Tout au fond du plateau, des routes tortueuses nous conduisent jusqu’à Moustier Sainte Marie, en passant par le bord du lac de Sainte Croix du Verdon. Il parait qu’il existe pas moins de 17 légendes autour de l’étoile de Moustiers. En tout cas, elle a été mentionnée pour la première fois en 1636. Aujourd’hui, c’est la version de Frédéric Mistral, devenue presque officielle au XX eme siècle qui semble généralement adoptée par les Provençaux. Elle précise que l’étoile aurait été posée par le seigneur de Blacas, croisé capturé par les sarrasins lors de la 7ème croisade…
En discutant sur le chemin du retour, nous traversons encore la Durance qui partage en deux cette région pour y avoir tracé son lit dans les galets issus de l’érosion des Alpes. D’ailleurs, la géographie de cette région est intimement liée à l’histoire géologique des Alpes qui ont vu le jour à l’ère tertiaire et qui continuent de monter à cause de la fermeture de la Méditerranée. De l’autre coté de ce qui était un fleuve autrefois, le paysage change radicalement : plus de galets ronds et polis mais des collines calcaires escarpées et arides. Nous entrons dans le Luberon et la Montagne de Lure, nous entrons dans les collines si chères à Jean Giono. En passant par Bonnieux et Roussillon, les bories, qui abritaient les bergers et les moutons lors des transhumances nous offrent un moment de fraîcheur.

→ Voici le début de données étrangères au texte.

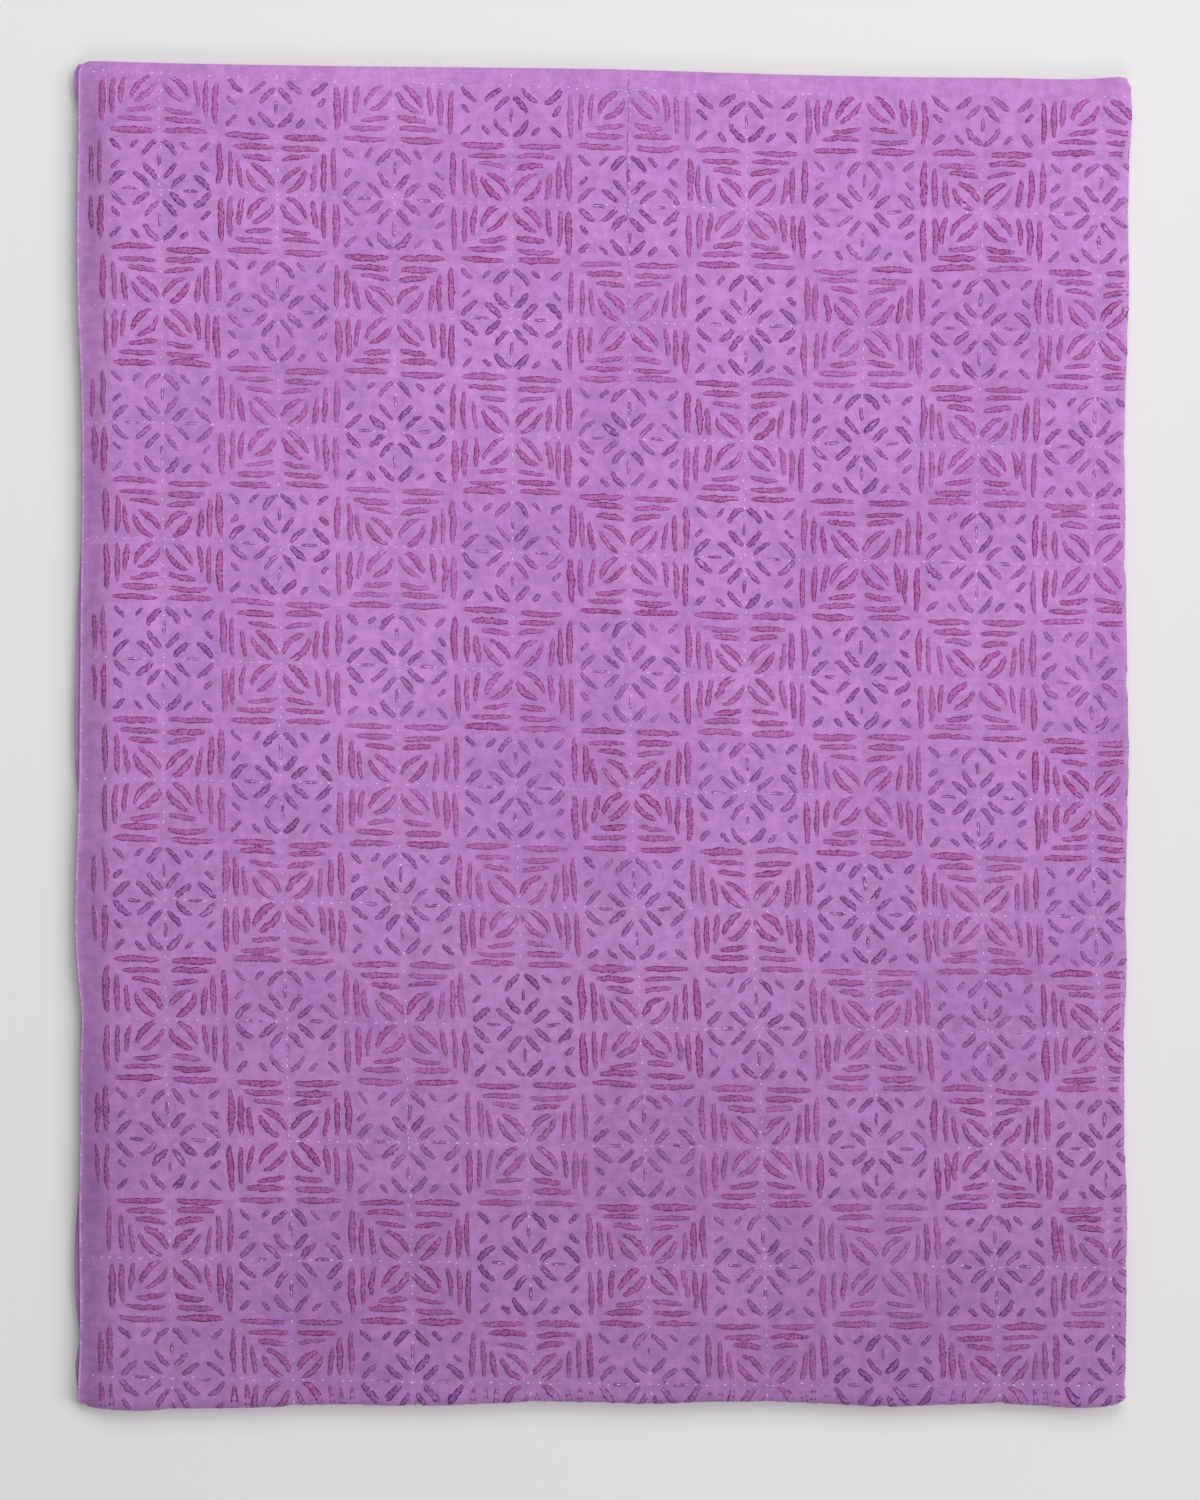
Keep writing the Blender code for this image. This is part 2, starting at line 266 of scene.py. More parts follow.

Perchée au sommet d’une bute, voici apparaître soudainement Simiane la Rotonde. Depuis la terrasse à colonnes photographiée par Henri Cartier Bresson nous prenons le temps d’admirer la vallée, de respirer cette bonne odeur de nature avant d’aller faire un petit tour au village de Montsalier le Vieux, abandonné depuis la première guerre mondiale.
En montant en altitude sur la montagne de Lure, nous traversons des villages et des campagnes aux couleurs chaudes du soleil couchant, juste le temps de passer à Banon avant d’arriver sur le toit du monde, au Contadour pour admirer le Mont Ventoux qui s’endort au loin.